“Northern Girls is less The Great Gatsby than Fifty Shades of Grey. It as a whole comes across as a primal scream, a demand that readers acknowledge the financial, emotional, legal, and sexual exploitation suffered by millions of Northern Girls who have migrated to China’s cities in search of work.”
LOS ANGELES REVIEW OF BOOKS 2015
English: Northern Girls, Penguin Books (Singapore, 2021, tr. Shelly Bryant)
Czech: Holky ze severu, Verzone (Czech Republic, 2018, tr. Kamila Hladíková)

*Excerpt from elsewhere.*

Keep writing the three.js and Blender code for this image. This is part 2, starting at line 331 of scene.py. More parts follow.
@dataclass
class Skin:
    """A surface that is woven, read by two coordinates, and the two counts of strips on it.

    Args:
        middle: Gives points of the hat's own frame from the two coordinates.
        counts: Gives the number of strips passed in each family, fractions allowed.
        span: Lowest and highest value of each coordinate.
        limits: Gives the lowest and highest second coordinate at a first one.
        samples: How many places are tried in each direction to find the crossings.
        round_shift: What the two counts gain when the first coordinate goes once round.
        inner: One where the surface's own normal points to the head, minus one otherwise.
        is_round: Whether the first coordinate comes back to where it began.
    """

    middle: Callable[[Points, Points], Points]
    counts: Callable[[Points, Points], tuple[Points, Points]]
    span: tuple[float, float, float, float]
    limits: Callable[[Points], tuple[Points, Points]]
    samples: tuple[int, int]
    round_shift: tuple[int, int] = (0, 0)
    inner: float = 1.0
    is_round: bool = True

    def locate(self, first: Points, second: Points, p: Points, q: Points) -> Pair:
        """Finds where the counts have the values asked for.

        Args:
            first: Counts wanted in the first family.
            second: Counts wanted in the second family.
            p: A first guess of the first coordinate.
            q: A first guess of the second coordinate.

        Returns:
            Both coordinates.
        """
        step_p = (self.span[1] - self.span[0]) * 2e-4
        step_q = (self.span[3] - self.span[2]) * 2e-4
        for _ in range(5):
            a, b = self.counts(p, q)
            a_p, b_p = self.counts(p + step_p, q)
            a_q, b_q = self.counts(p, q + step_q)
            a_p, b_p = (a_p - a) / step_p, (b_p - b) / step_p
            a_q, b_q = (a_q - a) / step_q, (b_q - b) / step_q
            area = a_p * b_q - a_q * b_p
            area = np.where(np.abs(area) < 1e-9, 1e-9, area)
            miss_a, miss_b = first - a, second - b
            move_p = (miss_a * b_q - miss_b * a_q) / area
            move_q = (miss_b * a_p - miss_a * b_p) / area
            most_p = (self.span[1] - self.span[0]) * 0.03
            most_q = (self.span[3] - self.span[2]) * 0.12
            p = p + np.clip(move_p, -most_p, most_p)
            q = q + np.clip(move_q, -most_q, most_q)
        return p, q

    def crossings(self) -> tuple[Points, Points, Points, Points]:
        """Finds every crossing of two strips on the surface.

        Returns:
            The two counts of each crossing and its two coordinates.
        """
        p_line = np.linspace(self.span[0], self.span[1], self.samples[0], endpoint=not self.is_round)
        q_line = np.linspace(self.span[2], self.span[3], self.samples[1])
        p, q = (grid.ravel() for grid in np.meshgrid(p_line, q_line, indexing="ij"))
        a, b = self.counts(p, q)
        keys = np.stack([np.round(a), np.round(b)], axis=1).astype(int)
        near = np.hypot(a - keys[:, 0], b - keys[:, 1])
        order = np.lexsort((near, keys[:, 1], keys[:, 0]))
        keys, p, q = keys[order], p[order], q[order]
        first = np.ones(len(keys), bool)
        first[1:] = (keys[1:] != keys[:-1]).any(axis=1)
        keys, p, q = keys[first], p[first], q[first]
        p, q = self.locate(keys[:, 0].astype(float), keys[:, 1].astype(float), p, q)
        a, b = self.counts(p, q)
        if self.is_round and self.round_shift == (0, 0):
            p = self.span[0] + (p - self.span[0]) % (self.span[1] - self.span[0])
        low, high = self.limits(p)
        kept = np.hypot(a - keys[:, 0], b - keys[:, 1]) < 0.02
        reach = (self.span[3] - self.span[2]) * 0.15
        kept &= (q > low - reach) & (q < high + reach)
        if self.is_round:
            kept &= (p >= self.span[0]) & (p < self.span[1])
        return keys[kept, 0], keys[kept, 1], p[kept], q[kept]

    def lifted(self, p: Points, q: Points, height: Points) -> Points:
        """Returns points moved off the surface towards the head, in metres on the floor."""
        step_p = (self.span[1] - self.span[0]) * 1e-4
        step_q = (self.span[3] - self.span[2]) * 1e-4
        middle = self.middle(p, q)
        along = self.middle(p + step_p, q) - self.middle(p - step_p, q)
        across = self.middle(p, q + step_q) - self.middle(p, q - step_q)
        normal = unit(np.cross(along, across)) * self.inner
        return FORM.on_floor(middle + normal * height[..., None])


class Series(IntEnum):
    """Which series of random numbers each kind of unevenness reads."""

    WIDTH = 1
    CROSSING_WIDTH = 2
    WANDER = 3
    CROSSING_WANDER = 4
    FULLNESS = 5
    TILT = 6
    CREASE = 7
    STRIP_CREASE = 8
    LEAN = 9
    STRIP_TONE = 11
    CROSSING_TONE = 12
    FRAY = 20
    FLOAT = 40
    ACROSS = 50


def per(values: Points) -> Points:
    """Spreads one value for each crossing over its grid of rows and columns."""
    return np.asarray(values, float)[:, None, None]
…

Russian: Сестрички с севера, Hyperion (Russia, 2016, tr. Natalia Vlasova)
English: Northern Girls, Penguin Books (Australia, 2012, tr. Shelly Bryant)
Chinese: 北妹, Changjiang Literature & Art Press (China, 2004)
In the early 1990s, people all over China are scrambling to make their fortune. Qian Xiaohong is one of them. With no diploma, no skills, and no residence permit, she is one of the class known to residents of Guangdong as ‘northern girls’ – young women who come from outside the province to work, and a class who is to be completely ignored. She does a variety of blue collar work, including shampoo girl, hotel receptionist, and shop keeper, going through jobs almost as quickly as she goes through men.
Qian Xiaohong is naturally endowed with large breasts, which become her symbol of womanhood, making her endure humiliation and harsh labels, but also reflecting her vigor and vitality. Like Jack Kerouac’s On the Road, Qian Xiaohong represents true life on the road, where real life goes on.